Support Questions

egarelnabi · ‎08-09-2017

I have two files that get dropped into a folder. The first is a CSV file containing the data to be processed and landed in Hive. The second is an XML file that contains metadata about the CSV file. The metadata file contains information such as compression to be used (Snappy, etc..), HDFs storage format (AVRO, ORC, etc...), the table the data needs to be saved to, the different columns/schema in the CSV, as well as some other information.

My question is what is the best strategy/way through Nifi to use this metadata file to process the CSV file and land the data in Hive?

I've looked at using Schema Registry, but I believe that will only cover the columns mapping portion rather than the other info such as table name, storage format and compression.

mliem · ‎08-09-2017

Hey Eyad,

One option is to use the XML as the starting point/ingestion/trigger. Once you get the getFile/fetchFile you can pass it to evaluateXPath to read/parse the XML file and turn the values into attributes.

Once you have the attributes you should have everything you need to prep the file (fetch file, create table, putHDFS, etc).
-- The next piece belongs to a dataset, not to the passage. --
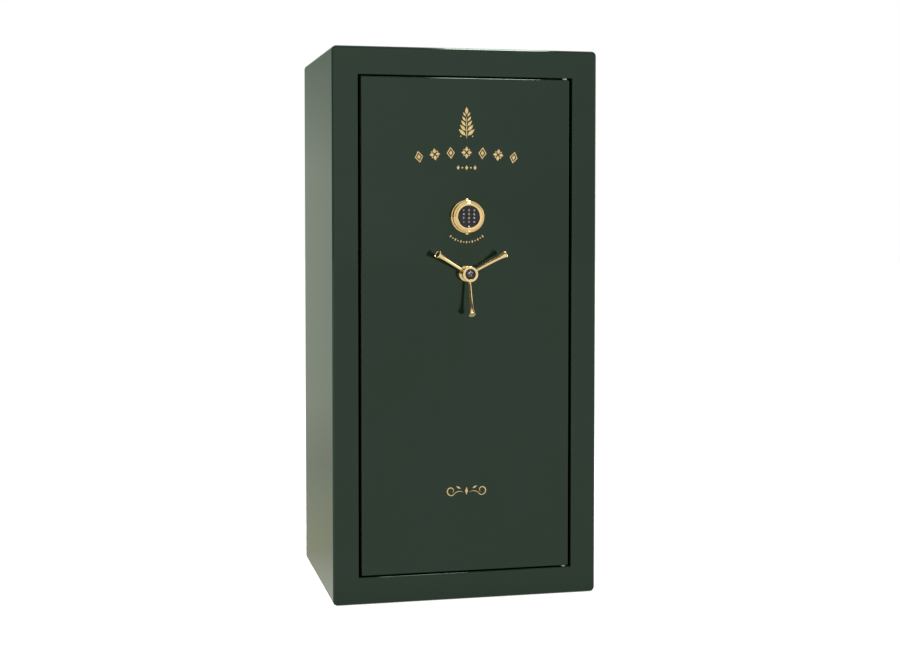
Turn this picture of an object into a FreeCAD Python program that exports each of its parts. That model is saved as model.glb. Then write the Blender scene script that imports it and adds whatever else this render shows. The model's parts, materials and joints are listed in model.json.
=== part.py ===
import FreeCAD, Part
import Sketcher
import math
import os
import re

# A steel gun safe on its base, in millimetres. The origin is the centre of the four anchor holes in
# the floor, on the underside. +Z is up, the door faces -Y and +X is on the right seen from the front.
# The door hangs on two concealed pivots at the right. It is modelled closed, with its bolts withdrawn.

SIZES = [
    ("safe_width", 753, "outside width of the body"),
    ("safe_height", 1537, "outside height of the body"),
    ("safe_depth", 590, "outside depth of the body, without the handle"),
    ("shell_wall", 2.7, "12 gauge body steel"),
    ("corner_round", 13, "outside radius of the long corners of the body"),
    ("edge_round", 7, "outside radius round the front and back of the body"),
    ("frame_plate", 4, "thickness of the door frame"),
    ("frame_lip", 30, "depth of the frame's outer lip"),
    ("back_lip", 20, "depth of the lip round the back plate"),
    ("jamb_depth", 45, "depth of the frame's return behind the door opening"),
    ("side_border", 72, "face of the frame beside the opening"),
    ("low_border", 75.5, "face of the frame below the opening"),
    ("high_border", 77.5, "face of the frame above the opening"),
    ("opening_round", 3, "round on the front edge of the opening"),
    ("side_gap", 7, "gap between door and frame at the sides"),
    ("end_gap", 4, "gap between door and frame at top and bottom"),
    ("seal_wide", 4, "how far the door seal stands out of the jamb"),
    ("seal_deep", 4, "depth of the door seal"),
    ("fire_board", 15.9, "thickness of the fireproof board"),
    ("liner_board", 6, "thickness of the carpeted lining boards"),
    ("liner_gap", 5, "gap between the jamb's return and the lining"),
    ("floor_mat", 8, "thickness of the carpeted floor mat"),
    ("anchor_x", 500, "anchor holes, spacing across"),
    ("anchor_y", 340, "anchor holes, spacing front to back"),
    ("anchor_radius", 7.5, "radius of an anchor hole"),
    ("divider_place", 60, "middle of the upright divider, right of the centre"),
    ("divider_board", 12, "thickness of the divider"),
    ("shelf_board", 16, "thickness of a shelf"),
    ("shelf_height", 1180, "underside of the top shelf above the floor"),
    ("shelf_setback", 35, "gap between the door's inside and a shelf"),
    ("shelf_slack", 1, "gap at each end of a shelf"),
    ("clip_leg", 14, "length of a shelf clip's legs"),
    ("clip_plate", 3, "thickness of a shelf clip"),
    ("clip_width", 30, "width of a shelf clip"),
    ("rest_height", 960, "underside of the barrel rest"),
    ("rest_board", 20, "thickness of the barrel rest"),
    ("rest_reach", 100, "how far the barrel rest comes forward"),
    ("notch_radius", 17, "radius of a barrel notch"),
    ("notch_pitch", 74, "spacing of the barrel notches"),
    ("door_plate_wall", 4.8, "thickness of the door's front plate"),
    ("door_return", 36, "depth of the bent edges of the door plate"),
    ("door_return_wall", 3, "thickness of those edges"),
    ("door_round", 4, "round on the front edges of the door plate"),
    ("door_board_gap", 0.5, "gap round the board in the door"),
    ("flange_inset", 1.5, "boltwork case, flange inside the door's edge"),
    ("chassis_inset", 4.5, "boltwork case, side inside the door's edge"),
    ("chassis_step", 4, "boltwork case, top and bottom inside the door's edge"),
    ("chassis_depth", 54, "depth of the boltwork case"),
    ("chassis_wall", 2, "thickness of the boltwork case"),
    ("trim_board", 6, "thickness of the carpeted panel that closes the door"),
    ("trim_inset", 0.5, "that panel inside the boltwork case's edge"),
    ("hinge_pin", 6, "radius of a hinge pin"),
    ("hinge_play", 0.05, "radial clearance of a hinge pin"),
    ("bush_wall", 2.45, "wall of a hinge bush"),
    ("bush_side_gap", 0.5, "gap between a hinge bush and the door's bent edge"),
    ("bush_front_gap", 0.7, "gap between a hinge bush and the door's front plate"),
    ("bush_length", 30, "length of a hinge bush"),
    ("hinge_block", 24, "height of a hinge block"),
    ("collar_radius", 9, "radius of the collar that spaces the door"),
    ("collar_play", 0.1, "clearance of that collar"),
    ("bolt_radius", 12.5, "radius of a locking bolt"),
    ("bolt_throw", 26, "travel of the locking bolts"),
    ("bolt_gap", 2, "gap between a bolt and the jamb's return"),
    ("bolt_play", 0.3, "radial clearance of a bolt in its hole"),
    ("bolt_proud", 1, "how far a withdrawn bolt shows"),
    ("bolt_chamfer", 1.5, "chamfer on the end of a bolt"),
    ("bolt_margin", 150, "door's end to the nearest side bolt"),
    ("end_bolt_reach", 140, "end bolts, either side of the middle"),
    ("bar_slack", 12, "gap between a thrown bar and the case"),
    ("bar_plate", 6, "thickness of a bolt bar"),
    ("arm_plate", 5, "thickness of a bar's arm"),
    ("arm_half", 15, "half the width of a side bar's arm"),
    ("arm_start", 24, "spindle's middle to the end of an arm"),
    ("link_near", 40, "top bar's link, near edge right of the middle"),
    ("link_far", 65, "top bar's link, far edge right of the middle"),
    ("handle_height", 913, "spindle above the floor"),
    ("handle_swing", 80, "turn of the handle that throws the bolts"),
    ("spindle_radius", 10, "radius of the spindle"),
    ("spindle_nose", 8, "radius of the spindle where the cam is welded on"),
    ("spindle_play", 0.05, "radial clearance of the spindle"),
    ("spindle_bush_radius", 16, "outside radius of the spindle's bush"),
    ("cam_radius", 75, "radius of the cam disc"),
    ("cam_plate", 5, "thickness of the cam disc"),
    ("cam_gap", 4, "gap between the case and the cam"),
    ("cam_pin", 5, "radius of the pins that run in the cam"),
    ("cam_pin_start", 35, "spindle's middle to a pin with the bolts withdrawn"),
    ("cam_play", 0.3, "clearance of a pin in its slot"),
    ("layer_gap", 1.5, "gap between the cam and the arms behind it"),
    ("rosette_radius", 22, "radius of the plate behind the handle"),
    ("rosette_proud", 6, "thickness of that plate"),
    ("rosette_play", 1, "gap round the spindle in that plate"),
    ("hub_radius", 22, "radius of the handle's hub at its front"),
    ("hub_waist", 17, "radius of the hub behind its front"),
    ("hub_proud", 48, "how far the hub stands out of the door"),
    ("hub_play", 0.4, "gap between the hub and the plate behind it"),
    ("hub_lip", 3, "how far the hub's foot stands out round its waist"),
    ("hub_foot", 4, "depth of the hub's foot"),
    ("hub_slope", 2, "length of the slope from the foot to the waist"),
    ("hub_edge", 2, "chamfer round the hub's front"),
    ("flare_high", 7, "from the hub's front to the full end of its flare"),
    ("flare_low", 11, "from the hub's front to the start of its flare"),
    ("socket_floor", 14, "from the hub's front to the end of the spindle's socket"),
    ("cap_seat", 3, "depth of the cap's seat in the hub"),
    ("cap_lead", 1.5, "chamfer at the mouth of the cap's seat"),
    ("cap_slope", 1.2, "depth of the slope round the cap's front"),
    ("cap_rim", 2.5, "width of that slope"),
    ("cap_radius", 14.5, "radius of the cap in the hub"),
    ("spoke_reach", 113, "spindle's middle to a spoke's end"),
    ("spoke_root_proud", 31, "spoke's root in front of the door"),
    ("spoke_tip_proud", 65, "spoke's end in front of the door"),
    ("spoke_neck", 4.6, "radius of a spoke at the hub"),
    ("spoke_end", 11.5, "radius of a spoke's flared end"),
    ("keypad_height", 1071.5, "middle of the keypad above the floor"),
    ("flange_lip", 3, "how far the keypad's base stands out round its bezel"),
    ("flange_proud", 8, "thickness of the keypad's base"),
    ("bezel_radius", 44.5, "outside radius of the keypad's bezel"),
    ("bezel_wall", 5, "wall of the bezel and its base"),
    ("bezel_proud", 30, "how far the bezel stands out of the door"),
    ("face_radius", 30, "radius of the keypad's black face"),
    ("face_plate", 3, "thickness of the keypad's face"),
    ("face_recess", 3, "how far the face sits behind the bezel's front"),
    ("bezel_edge", 2, "chamfer on each side of the bezel's rim and its groove"),
    ("bezel_step", 0.5, "how far the bezel's skirt is stepped in from its rim"),
    ("groove_front", 6, "from the bezel's front to the groove round it"),
    ("groove_long", 8, "length of that groove with its slopes"),
    ("groove_deep", 3, "depth of that groove"),
    ("ring_slope", 3, "width of the slope from the bezel's front to the face"),
    ("ring_lip", 0.5, "flat between that slope and the face"),
    ("tab_wide", 8, "width of the tabs on the keypad's base"),
    ("tab_reach", 2.5, "how far a tab reaches each side of the base's edge"),
    ("key_corner", 1.6, "corner radius of a key"),
    ("key_edge", 0.5, "round of a key's front edge"),
    ("key_gap", 0.1, "gap between a key's flange and the face"),
    ("key_wide", 10.4, "width of a key"),
    ("key_tall", 7.2, "height of a key"),
    ("key_pitch_x", 15, "keys, spacing across"),
    ("key_pitch_z", 10.8, "keys, spacing up and down"),
    ("key_rise", 1.4, "the keys' middle above the face's middle"),
    ("key_play", 0.3, "gap round a key"),
    ("key_proud", 1.2, "how far a key stands out of the face"),
    ("key_travel", 1, "travel of a key"),
    ("key_flange", 0.8, "thickness and overhang of a key's flange"),
    ("battery_long", 48.5, "length of the nine-volt battery"),
    ("battery_high", 26.5, "width of the battery"),
    ("battery_deep", 17.5, "thickness of the battery"),
    ("battery_drop", 4, "battery below the keypad's middle"),
    ("board_thick", 1.6, "thickness of the keypad's circuit board"),
    ("lamp_radius", 1.6, "radius of the lamp"),
    ("lamp_inset", 3, "lamp's middle inside the face's edge"),
    ("cable_radius", 2.5, "radius of the keypad's cable"),
    ("cable_hole", 6, "radius of the cable's hole through the door"),
    ("lock_half", 30, "half the width of the lock case"),
    ("lock_below", 47.5, "lock case below the keypad's middle"),
    ("lock_above", 38.5, "lock case above the keypad's middle"),
    ("lock_depth", 28, "depth of the lock case"),
    ("lock_wall", 3, "wall of the lock case"),
    ("lock_lid", 2, "thickness of the lock case's cover"),
    ("swing_pin", 4, "radius of the pin that the swing bolt turns on"),
    ("swing_reach", 30, "length of the swing bolt between its centres"),
    ("swing_half", 7, "half the width of the swing bolt"),
    ("swing_plate", 14, "thickness of the swing bolt"),
    ("swing_left", 14, "swing bolt's pin left of the middle"),
    ("swing_drop", 12, "swing bolt's pin below the top of the case"),
    ("finger_gap", 0.6, "gap between the top bar's finger and the lock"),
    ("finger_high", 10, "height of that finger"),
]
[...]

We do something similar for our ingestion but use a sql db that has all the metadata information. Once we detect a file, we query mysql to pull in the similar info you have in your XML file.

View solution in original post

mliem · ‎08-09-2017

Hey Eyad,

One option is to use the XML as the starting point/ingestion/trigger. Once you get the getFile/fetchFile you can pass it to evaluateXPath to read/parse the XML file and turn the values into attributes.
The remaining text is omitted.